:: What to work on ::
Quote the data below in full, please, without altering anything.

Collected data entries:

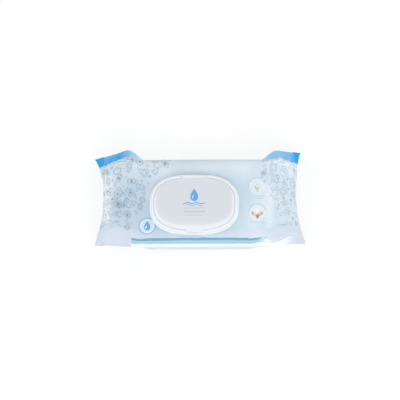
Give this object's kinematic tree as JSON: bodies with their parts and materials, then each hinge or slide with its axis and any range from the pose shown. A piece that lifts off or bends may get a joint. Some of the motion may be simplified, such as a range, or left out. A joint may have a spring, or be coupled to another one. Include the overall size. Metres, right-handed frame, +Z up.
{
  "type": "wet wipes pack",
  "caption": "Soft film pack of wet wipes with crimped end fins, ear-like side folds and a white flip-top lid on a moulded frame.",
  "frame": {"origin": "under the middle of the pack, on the surface that it lies on", "axes": "+X along the pack, +Y to the lid's hinge, +Z up"},
  "size_m": [0.238, 0.1104, 0.0546],
  "materials": {
    "film": "printed satin film",
    "lid_plastic": "satin moulded polypropylene"
  },
  "bodies": {
    "pack": {"film_pack": "film", "lid_frame": "lid_plastic"},
    "lid": {"lid": "lid_plastic"}
  },
  "joints": [
    {"name": "lid_hinge", "type": "hinge", "parent": "pack", "child": "lid", "pos_m": [-0.0061, 0.02, 0.0522], "axis": [-1, 0, 0], "range_deg": [0, 180]}
  ]
}
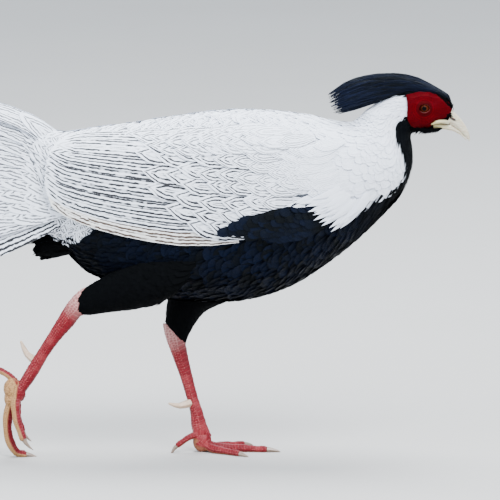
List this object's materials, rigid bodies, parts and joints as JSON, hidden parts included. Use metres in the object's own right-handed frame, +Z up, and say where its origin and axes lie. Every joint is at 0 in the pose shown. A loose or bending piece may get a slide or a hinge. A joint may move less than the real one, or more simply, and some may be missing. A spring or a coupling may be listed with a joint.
{
  "type": "silver pheasant model",
  "caption": "Life-size still model of a male silver pheasant in mid-stride, with white barred back, wings and long arched tail, blue-black crest and breast, red face and legs",
  "frame": {"origin": "on the floor, under the middle of the bird's overall box", "axes": "+X the way the bird faces, from tail tip to bill; +Y the bird's left; +Z up"},
  "size_m": [1.0236, 0.1446, 0.3838],
  "materials": {
    "white_feather": "soft white feathers with fine grey-black lines",
    "black_feather": "glossy blue-black feathers",
    "red_skin": "crimson velvety bare skin",
    "leg_skin": "red scaled skin",
    "horn": "smooth pale horn",
    "eye": "wet dark brown eye"
  },
  "bodies": {
    "root": {"torso": "black_feather", "neck": "white_feather", "head": "white_feather", "crest": "black_feather", "face_left": "red_skin", "face_right": "red_skin", "eye_left": "eye", "eye_right": "eye", "bill_upper": "horn", "bill_lower": "horn", "wing_left": "white_feather", "wing_right": "white_feather", "tail": "white_feather", "vent_feathers": "black_feather", "thigh_left": "black_feather", "thigh_right": "black_feather", "shank_left": "leg_skin", "shank_right": "leg_skin", "foot_left": "leg_skin", "foot_right": "leg_skin", "spur_left": "horn", "spur_right": "horn", "claw_left_middle": "horn", "claw_left_inner": "horn", "claw_left_outer": "horn", "claw_left_hind": "horn", "claw_right_middle": "horn", "claw_right_inner": "horn", "claw_right_outer": "horn", "claw_right_hind": "horn"}
  },
  "joints": []
}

:: Exercise result ::
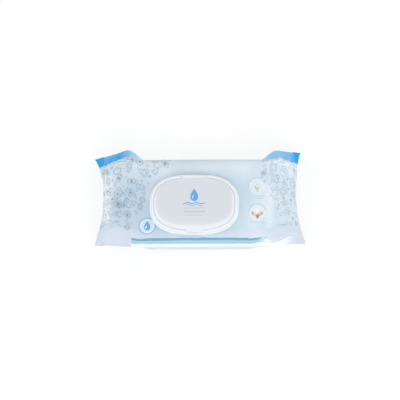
Give this object's kinematic tree as JSON: bodies with their parts and materials, then each hinge or slide with its axis and any range from the pose shown. A piece that lifts off or bends may get a joint. Some of the motion may be simplified, such as a range, or left out. A joint may have a spring, or be coupled to another one. Include the overall size. Metres, right-handed frame, +Z up.
{
  "type": "wet wipes pack",
  "caption": "Soft film pack of wet wipes with crimped end fins, ear-like side folds and a white flip-top lid on a moulded frame.",
  "frame": {"origin": "under the middle of the pack, on the surface that it lies on", "axes": "+X along the pack, +Y to the lid's hinge, +Z up"},
  "size_m": [0.238, 0.1104, 0.0546],
  "materials": {
    "film": "printed satin film",
    "lid_plastic": "satin moulded polypropylene"
  },
  "bodies": {
    "pack": {"film_pack": "film", "lid_frame": "lid_plastic"},
    "lid": {"lid": "lid_plastic"}
  },
  "joints": [
    {"name": "lid_hinge", "type": "hinge", "parent": "pack", "child": "lid", "pos_m": [-0.0061, 0.02, 0.0522], "axis": [-1, 0, 0], "range_deg": [0, 180]}
  ]
}
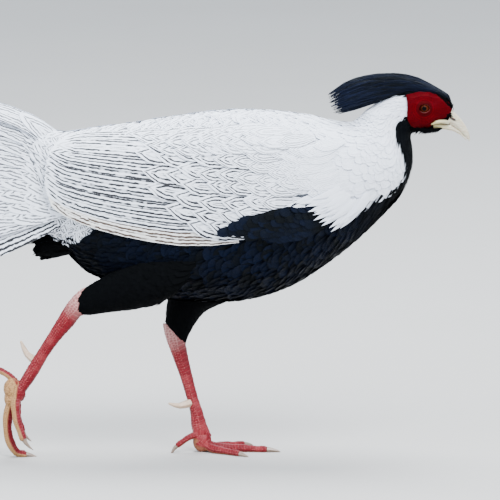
List this object's materials, rigid bodies, parts and joints as JSON, hidden parts included. Use metres in the object's own right-handed frame, +Z up, and say where its origin and axes lie. Every joint is at 0 in the pose shown. A loose or bending piece may get a slide or a hinge. A joint may move less than the real one, or more simply, and some may be missing. A spring or a coupling may be listed with a joint.
{
  "type": "silver pheasant model",
  "caption": "Life-size still model of a male silver pheasant in mid-stride, with white barred back, wings and long arched tail, blue-black crest and breast, red face and legs",
  "frame": {"origin": "on the floor, under the middle of the bird's overall box", "axes": "+X the way the bird faces, from tail tip to bill; +Y the bird's left; +Z up"},
  "size_m": [1.0236, 0.1446, 0.3838],
  "materials": {
    "white_feather": "soft white feathers with fine grey-black lines",
    "black_feather": "glossy blue-black feathers",
    "red_skin": "crimson velvety bare skin",
    "leg_skin": "red scaled skin",
    "horn": "smooth pale horn",
    "eye": "wet dark brown eye"
  },
  "bodies": {
    "root": {"torso": "black_feather", "neck": "white_feather", "head": "white_feather", "crest": "black_feather", "face_left": "red_skin", "face_right": "red_skin", "eye_left": "eye", "eye_right": "eye", "bill_upper": "horn", "bill_lower": "horn", "wing_left": "white_feather", "wing_right": "white_feather", "tail": "white_feather", "vent_feathers": "black_feather", "thigh_left": "black_feather", "thigh_right": "black_feather", "shank_left": "leg_skin", "shank_right": "leg_skin", "foot_left": "leg_skin", "foot_right": "leg_skin", "spur_left": "horn", "spur_right": "horn", "claw_left_middle": "horn", "claw_left_inner": "horn", "claw_left_outer": "horn", "claw_left_hind": "horn", "claw_right_middle": "horn", "claw_right_inner": "horn", "claw_right_outer": "horn", "claw_right_hind": "horn"}
  },
  "joints": []
}